Ricoeur argues that the symbols of myths require something more than the theories of Freud if their existential implication is to be revealed and understood. Ricoeur locates consciousness in the practical sphere of our activities and begins a quarrel with Kant over what is required in this task of becoming conscious which is set for man as part of the answer to the question “What is a man?” Ricoeur is thinking about the philosophy of Kant when he says:

“reflection is not so much a justification of science and duty as a reappropriation of our effort to exist: epistemology is only part of that broader task: we have to recover the act of existing, the positing of self in all the density of its works” (Freud and Philosophy p45).

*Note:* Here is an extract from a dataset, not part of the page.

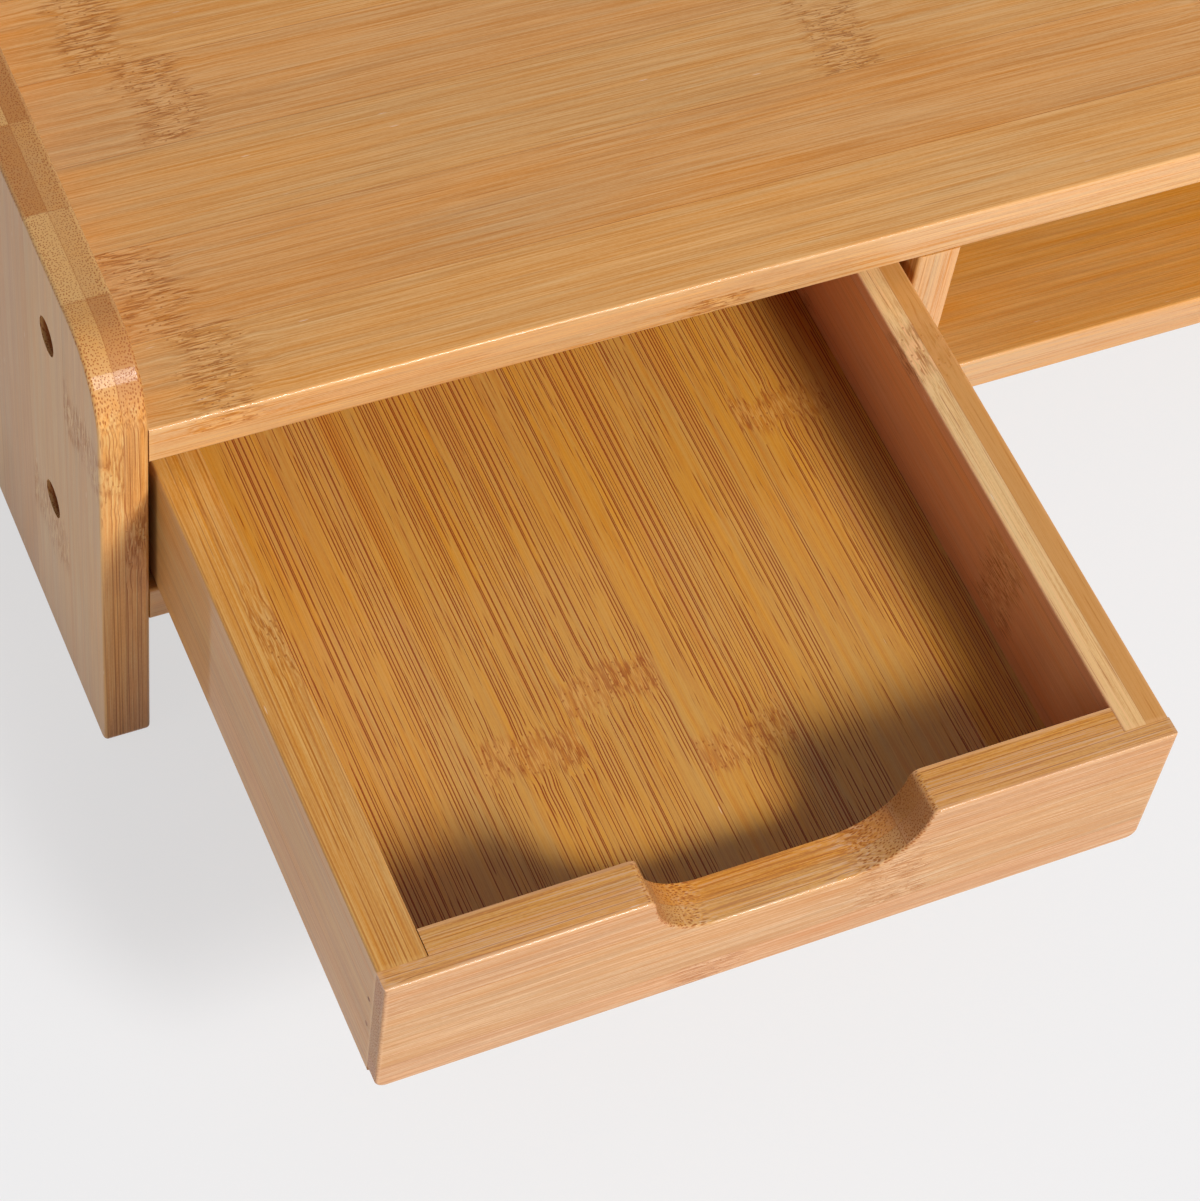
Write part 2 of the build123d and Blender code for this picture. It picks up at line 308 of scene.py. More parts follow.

For Plato, the work of living in a city-state and the duty and responsibility of doing the right thing at the right time in the right way is the fundamental work that a citizen must engage in on pain of suffering discontentment with the very condition of his existence. This work is fundamental because the city-state is the arena for all the forms that are reproduced through man’s work and desire: children, artifacts, truth, the good, and justice. Both terms: “work” and “desire” are important components of Ricoeur’s definition of Reflection which is :

“the appropriation of our effort to exist and desire to be through the works which best witness to this effort and desire”(Freud and Philosophy p 46)

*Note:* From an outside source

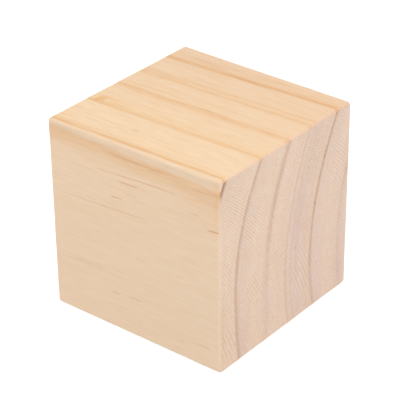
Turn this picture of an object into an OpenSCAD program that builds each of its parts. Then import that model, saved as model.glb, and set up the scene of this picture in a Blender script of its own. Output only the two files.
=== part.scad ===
// Solid cube of pine, cut from a planed square stick, with every edge eased by sanding.
// The grain runs along X, so the two sawn end-grain faces look to -X and +X. The origin is
// the centre of the underside, and the cube stands on Z = 0. Sizes are in millimetres.

/* [Cube] */
// Length of every side, measured over the eased edges
side = 60; // [20:1:150]

/* [Eased edges] */
// Radius of the four edges along the grain
long_edge_r = 1.4; // [1.2:0.1:6]
// Radius of the eight edges around the two sawn ends
end_edge_r = 0.9; // [0.3:0.1:1.1]

/* [Hidden] */
$fn = 64;

PINE = [0.89, 0.78, 0.68];

// Distances from the middle of the cube
half = side / 2;
long_round_at = half - long_edge_r;
end_round_at = half - end_edge_r;

// The end round follows each corner of the stick on an arc of this radius
corner_turn_r = long_edge_r - end_edge_r;

// Cross-section of the stick, drawn inwards of its faces by inset
module stick_section(inset) {
    flat = 2 * long_round_at;
    across = side - 2 * inset;
    square([flat, across], center = true);
    square([across, flat], center = true);
    for (y = [-1, 1], z = [-1, 1])
        translate([y * long_round_at, z * long_round_at])
            circle(long_edge_r - inset);
}

// A length of the stick along X, about the middle of the cube
module stick(length, inset) {
    rotate([90, 0, 90])
        linear_extrude(length, center = true)
            stick_section(inset);
}

// Round along the upper edge of the +X end, straight between the corners
module end_round() {
    translate([end_round_at, 0, end_round_at])
        rotate([90, 0, 0])
            cylinder(r = end_edge_r, h = 2 * long_round_at, center = true);
}

// Half section of the button that rounds a corner: flat on top out to corner_turn_r
module corner_section() {
    square([corner_turn_r, end_edge_r]);
    intersection() {
        translate([corner_turn_r, 0])
            circle(end_edge_r);
        square([long_edge_r, end_edge_r]);
    }
}

// Round that turns one corner of the +X end, from the upper edge down to the side edge
module corner_round() {
    translate([end_round_at, long_round_at, long_round_at])
        rotate([0, 90, 0])
            rotate_extrude()
                corner_section();
}

// The block, with its middle at the origin
module eased_block() {
    stick(side - 2 * end_edge_r, 0);
    stick(side, end_edge_r);
    for (end = [0, 1], turn = [0 : 90 : 270])
        mirror([end, 0, 0])
            rotate([turn, 0, 0]) {
                end_round();
                corner_round();
            }
}

module wooden_cube() {
    color(PINE)
        translate([0, 0, half])
            eased_block();
}

wooden_cube();
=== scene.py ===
"""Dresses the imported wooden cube: an eased pine block with its growth rings, fibre, resin and saw marks.

Everything is in the CAD frame: the grain runs along X, -X and +X are the sawn ends, -Y faces the tree's
bark and +Y its centre. Meshes are in metres. Patterns are laid out in millimetres from the middle of the
underside, and colours are written as 0 to 255 values of the finished surface.
"""

import math
from collections import namedtuple
from itertools import product

import bpy
import numpy as np
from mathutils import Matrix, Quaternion, Vector, noise


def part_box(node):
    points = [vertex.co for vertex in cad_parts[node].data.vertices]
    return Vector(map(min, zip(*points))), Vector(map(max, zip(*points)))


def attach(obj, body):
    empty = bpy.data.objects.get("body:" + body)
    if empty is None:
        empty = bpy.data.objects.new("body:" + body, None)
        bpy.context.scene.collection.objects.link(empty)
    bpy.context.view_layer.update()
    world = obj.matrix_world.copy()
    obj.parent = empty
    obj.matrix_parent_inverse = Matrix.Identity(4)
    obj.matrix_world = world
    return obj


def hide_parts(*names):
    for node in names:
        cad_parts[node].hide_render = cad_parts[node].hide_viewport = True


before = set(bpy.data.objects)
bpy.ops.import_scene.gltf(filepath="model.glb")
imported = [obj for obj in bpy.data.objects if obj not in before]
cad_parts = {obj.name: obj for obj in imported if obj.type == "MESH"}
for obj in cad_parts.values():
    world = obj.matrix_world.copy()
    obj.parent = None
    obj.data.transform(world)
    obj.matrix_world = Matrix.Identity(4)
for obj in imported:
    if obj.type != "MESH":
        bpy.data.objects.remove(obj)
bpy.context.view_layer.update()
NODE = "wooden_cube"
MM = 0.001

# --- Block -------------------------------------------------------------------------------------------
# Sanded radii in mm of the edges along the grain at the -X and +X end, by the edge's side in Y and Z
EDGE_ROUNDS = {
    (-1, 1): (0.8, 0.9),
    (1, 1): (0.95, 2.0),
    (-1, -1): (0.95, 1.3),
    (1, -1): (1.0, 0.85),
}
WIDEST_ROUND = 2.0  # mm
END_EDGE_R = 0.9  # mm, the eight edges around the sawn ends
END_SHARE = 0.97  # the most that it may be of the radius of the edge along the grain
CELLS_ALONG = 30  # mesh cells over the flat of a face, along the grain
CELLS_ACROSS = 118  # and across the grain
EDGE_CELL = 0.2  # mm, mesh cells over the rounds
EDGE_WEAR = 0.12  # mm, the most that sanding took off an edge beyond its round
RING_RELIEF = 0.03  # mm, how far the soft wood sank between rings
WAVE_RELIEF = 0.02  # mm, depth of the saw's broad waves on the ends
WAVE_LENGTH = 8.7  # mm from one broad wave to the next
# Late wood stands up from LATE_LEAD mm before a ring's edge, over LATE_RISE mm, and sinks again from
# LATE_CORE mm behind it, over LATE_FALL mm
LATE_LEAD = 0.6
LATE_RISE = 0.8
LATE_CORE = 0.6
LATE_FALL = 1.6
BROAD_RUB = 7.0  # mm, size of the uneven wear's large patches
SMALL_RUB = 2.1  # mm, and of its small ones
MEAN_RUB = 0.45  # share of EDGE_WEAR that is worn off on average
RUB_SWING = 0.7  # how much that share changes
TILE_FILL = 0.97  # share of its tile that a face takes in the bake map

# --- Growth rings ------------------------------------------------------------------------------------
# A ring's dark late wood starts at a sharp outer edge and fades towards +Y. That edge is a bow in Y and
# Z: foremost is its least y at the +X end and height is the z of that point, above and below bend it
# back by that many mm per mm squared, and drift moves it by that much for each mm along X.
# Line is the thin dark line on the sawn ends: rise is how gently it starts and width how wide it is, in
# mm, high and low are its strength at the top and bottom, mauve that of the soft shade behind it, and
# ahead that of the brown shade before it.
# Stripe is the orange stripe on faces along the grain: it starts lead mm before the line, takes rise mm
# to darken, stays dark over core mm and takes fall mm to end. dark is its strength, glow that of the
# yellow shade around it and wake the mm over which that shade fades.
Bow = namedtuple("Bow", "foremost height above below drift")
Line = namedtuple("Line", "rise width high low mauve ahead")
Stripe = namedtuple("Stripe", "lead rise core fall dark glow wake")
BOWS = (
    Bow(-38.02, 25.0, 0.00844, 0.0050, 0.0145),
    Bow(-23.62, 23.2, 0.0084, 0.0032, 0.019),
    Bow(-10.13, 22.5, 0.0073, 0.0000, 0.024),
    Bow(-0.95, 17.2, 0.0060, 0.0075, 0.026),
    Bow(1.95, 17.2, 0.0060, 0.0075, 0.026),
    Bow(10.92, 18.2, 0.0069, 0.0073, 0.037),
    Bow(24.35, 18.0, 0.0075, 0.0060, 0.045),
)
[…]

There is in Ricoeur’s accusation of Kant a suspicion that Kant is responding epistemologically to both the empiricists and Descartes when he offers his reflections on the question “What is a man? Ricoeur appears here to be basing his claim upon the three critiques and not on the works on politics, history and religion that Kant has also written. Ricoeur’s claims certainly seem to be appropriate to the Cartesian project where the argument is solely epistemological and theoretical: I know that I think. Ricoeur comments upon this project in the following way:

“But this first reference of reflection to the positing of the self, as existing and thinking, does not sufficiently characterize reflection. In particular, we do not understand why reflection requires a work of deciphering, ad exegesis and a science of exegesis or hermeneutics, and still less why this deciphering must be either a psychoanalysis or a phenomenology of the sacred. This point cannot be understood as long as reflection is seen as a return to the so-called evidence of immediate consciousness. We have to introduce the second trait of reflection, which may be stated thus: reflection is not intuition, or, in positive terms, reflection is the effort to recapture the Ego of the Ego Cogito in the mirror of its objects, its works, its acts. But why must the positing of the Ego be recaptured through its acts? Precisely because it is given neither in a psychological evidence, nor in an intellectual intuition, nor in a mystical vision. The first truth—I am, I think—remains as abstract and as empty as it is invincible: it has to be “mediated” by ideas, actions, works, institutions and monuments that objectify it.”(Freud and Philosophy, p43)

Kant stands on the other side of the divide between the will and the “objects” of the will. His claim is metaphysical and man in his philosophy is revealed by reflection not just upon the epistemological question “What can I know?” but on all 4 questions which embrace not just metaphysics but ethics and political Philosophy as well. Being, as Aristotle maintained is revealed in language in many ways.